Each line from the beginning of the data below through the line containing "tip is on +Y." should be repeated exactly, please.

* Start *

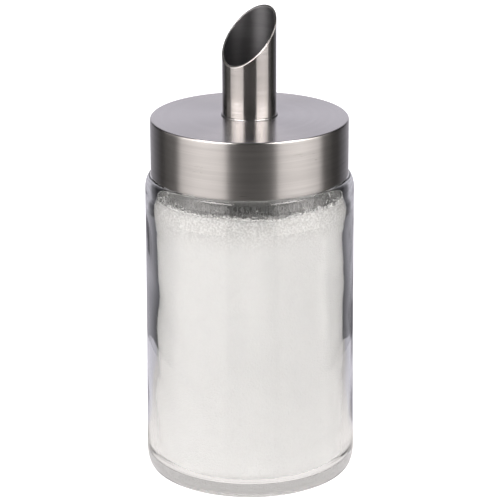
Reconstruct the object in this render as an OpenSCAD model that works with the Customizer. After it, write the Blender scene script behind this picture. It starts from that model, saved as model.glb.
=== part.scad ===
// Sugar dispenser: a clear glass jar, a screw lid of brushed steel and, through the lid's middle,
// an upright steel spout with a slanted mouth. A small flap inside the spout closes it.
// Millimetres. The origin is the centre of the base, +Z is up, and the low lip of the mouth
// faces -Y, so that the mouth's high tip is on +Y.

/* [Jar] */
// Radius of the glass just above the heel
body_base_r = 38.1; // [37.4:0.1:44]
// Radius of the glass just under the shoulder
body_top_r = 37.4; // [37:0.1:44]
// Height at which the upright wall ends and the shoulder starts
body_h = 105.4; // [70:0.2:160]
// Thickness of the upright glass wall
wall = 3.8; // [2.4:0.1:5]
// Thickness of the glass base
base_t = 3.6; // [3:0.1:9]
// Inner radius of the corner between base and wall
inner_corner = 5; // [2:0.5:9]
// Width of the rounded heel
heel_w = 2.2; // [1:0.1:4]
// Height of the rounded heel
heel_h = 6; // [2:0.5:10]
// Radius of the hollow under the base
punt_r = 31; // [20:0.5:34]
// Depth of the hollow under the base
punt_h = 1; // [0.4:0.1:1.6]
// Width of the rounded shoulder
shoulder_w = 2.2; // [1:0.1:2.6]
// Height of the rounded shoulder
shoulder_h = 4.8; // [3:0.1:8]
// Height of the curve inside, from the upright wall in to the neck
inner_shoulder_h = 14; // [6:0.5:16]
// Glass left between the top of that curve and the shoulder's top
inner_shoulder_cover = 1.2; // [0.8:0.1:3]

/* [Neck and thread] */
// Radius of the neck between the threads
neck_r = 31.4; // [29:0.1:31.6]
// Thickness of the neck
neck_wall = 3.2; // [2.6:0.1:4]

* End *

- **Written response**
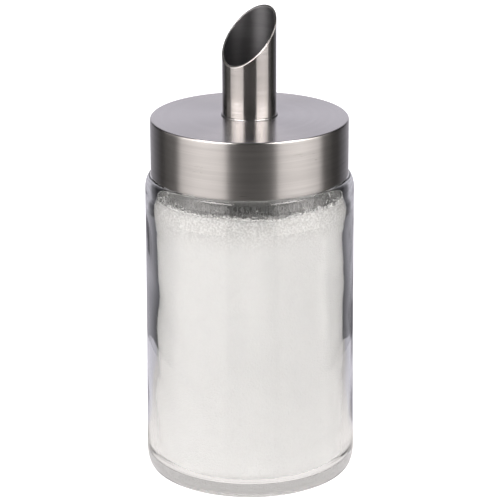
Reconstruct the object in this render as an OpenSCAD model that works with the Customizer. After it, write the Blender scene script behind this picture. It starts from that model, saved as model.glb.
=== part.scad ===
// Sugar dispenser: a clear glass jar, a screw lid of brushed steel and, through the lid's middle,
// an upright steel spout with a slanted mouth. A small flap inside the spout closes it.
// Millimetres. The origin is the centre of the base, +Z is up, and the low lip of the mouth
// faces -Y, so that the mouth's high tip is on +Y.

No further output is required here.